Mon intention n’était pas de critiquer la traduction de Maurice-Edgar Coindreau.
C’eût été un peu prétentieux…
Maurice-Edgar Coindreau est considéré comme l’un des grands traducteurs de la littérature anglo-américaine du XXe siècle.
Et non seulement comme l’un de ses traducteurs, mais aussi comme l’un de ses découvreurs et divulgateurs.
En 1947, certainement très peu de lecteurs français auraient compris le mot denim, sauf quelques bons connaisseurs de l’anglo-américain, assez bons pour lire l’original et se passer de la traduction.

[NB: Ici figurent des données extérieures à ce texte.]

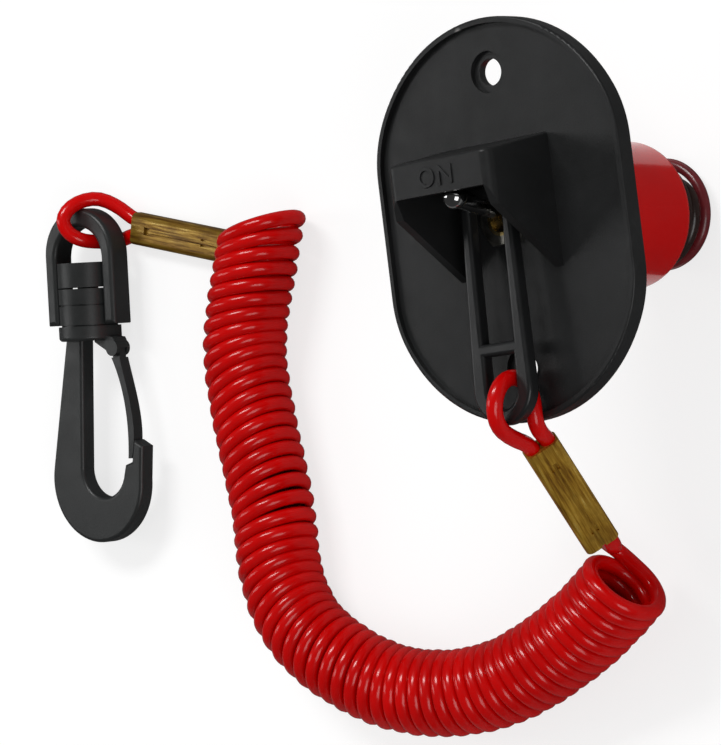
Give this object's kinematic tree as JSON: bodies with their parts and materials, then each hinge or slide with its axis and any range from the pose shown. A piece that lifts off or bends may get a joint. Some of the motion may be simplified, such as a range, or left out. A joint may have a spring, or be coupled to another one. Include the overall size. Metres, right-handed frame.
{
  "type": "engine kill switch with coiled lanyard",
  "caption": "Panel-mounted engine kill switch: hooded faceplate, toggle in a red housing, pull-off key, coiled red lanyard, brass crimps and a swivel snap hook.",
  "frame": {"origin": "centre of the faceplate's back face, midway between its two screw holes", "axes": "+Z out of the panel along the screws, +Y towards the closed side of the hood, +X to the right"},
  "size_m": [0.2187, 0.1482, 0.0766],
  "materials": {
    "plate_black": "satin moulded nylon with a faint moulding texture",
    "key_black": "smooth moulded nylon",
    "hook_black": "moulded acetal with seam lines",
    "housing_red": "glossy red vinyl cup",
    "cord_red": "glossy red vinyl cord",
    "crimp_brass": "pressed brass, streaked and tarnished",
    "contact_brass": "stamped brass",
    "lever_chrome": "polished plating",
    "zinc_steel": "zinc plated",
    "spring_steel": "drawn wire",
    "case_brown": "phenolic moulding",
    "grommet_rubber": "soft black rubber",
    "lead_black_skin": "satin black-brown wire insulation",
    "lead_maroon_skin": "satin maroon wire insulation",
    "copper_strand": "stripped tinned copper strand"
  },
  "bodies": {
    "switch": {"faceplate": "plate_black", "red_housing": "housing_red", "wire_grommet": "grommet_rubber", "bushing": "contact_brass", "hex_nut": "zinc_steel", "lock_washer": "zinc_steel", "pivot_pin": "zinc_steel", "switch_case": "case_brown", "terminal_board": "case_brown", "terminal_common": "contact_brass", "terminal_run": "contact_brass", "lead_black": "lead_black_skin", "lead_red": "lead_maroon_skin", "lead_black_coil": "lead_black_skin", "lead_red_coil": "lead_maroon_skin", "lead_black_end": "copper_strand", "lead_red_end": "copper_strand"},
    "toggle": {"toggle_lever": "lever_chrome", "lever_plunger": "case_brown", "lever_spring": "spring_steel"},
    "rocker": {"contact_rocker": "contact_brass"},
    "lanyard": {"kill_key": "key_black", "key_loop": "cord_red", "key_crimp": "crimp_brass", "lanyard_coil": "cord_red", "hook_loop": "cord_red", "hook_crimp": "crimp_brass", "swivel_yoke": "hook_black"},
    "hook": {"snap_hook": "hook_black", "gate_pin": "zinc_steel"},
    "gate": {"hook_gate": "hook_black"}
  },
  "joints": [
    {"name": "key_pull", "type": "slide", "parent": "switch", "child": "lanyard", "axis": [0, -1, 0], "range_m": [0, 0.00385]},
    {"name": "toggle_flip", "type": "hinge", "parent": "switch", "child": "toggle", "pos_m": [0, 0, 0.0014], "axis": [1, 0, 0], "range_deg": [0, 34]},
    {"name": "rocker_tilt", "type": "hinge", "parent": "switch", "child": "rocker", "pos_m": [0, 0, -0.0084], "axis": [1, 0, 0], "range_deg": [-16, 0]},
    {"name": "hook_swivel", "type": "hinge", "parent": "lanyard", "child": "hook", "pos_m": [-0.16956, 0.00498, -0.0465], "axis": [0.089, 0.996, 0], "continuous": true},
    {"name": "gate_open", "type": "hinge", "parent": "hook", "child": "gate", "pos_m": [-0.16184, -0.00866, -0.0465], "axis": [0, 0, -1], "range_deg": [0, 20], "stiffness_Nm_per_rad": 0.004, "springref_deg": -4.58}
  ],
  "couplings": [
    {"joint": "toggle_flip", "follows": "key_pull", "rad_per_m": 154.04},
    {"joint": "rocker_tilt", "follows": "key_pull", "rad_per_m": -72.44}
  ]
}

Le Robert donne 1973 comme date de première attestation.
Ma seule intention était de donner un exemple de comment une traduction vieillit, et parfois même se périme (Ce qui n’est pas un scoop…)
Chambray, traduit en 1947 par cambrai bleu, serait aujourd’hui vraisemblablement gardé tel quel.
Denim, traduit en 1946 par serge de coton bleue, serait aujourd’hui gardé tel quel ou traduit par jean, blue-jean.
Suggestion : entrez dans une boutique Levi’s.
Dites « Bonjour, je cherche une paire de culottes en serge de coton bleue. »
La vendeuse, ou le vendeur, devrait certainement vous répondre « Stone washed ou destroyed Monsieur (ou Madame) ? »
À moins qu’elle, qu’il, n’appelle police-secours…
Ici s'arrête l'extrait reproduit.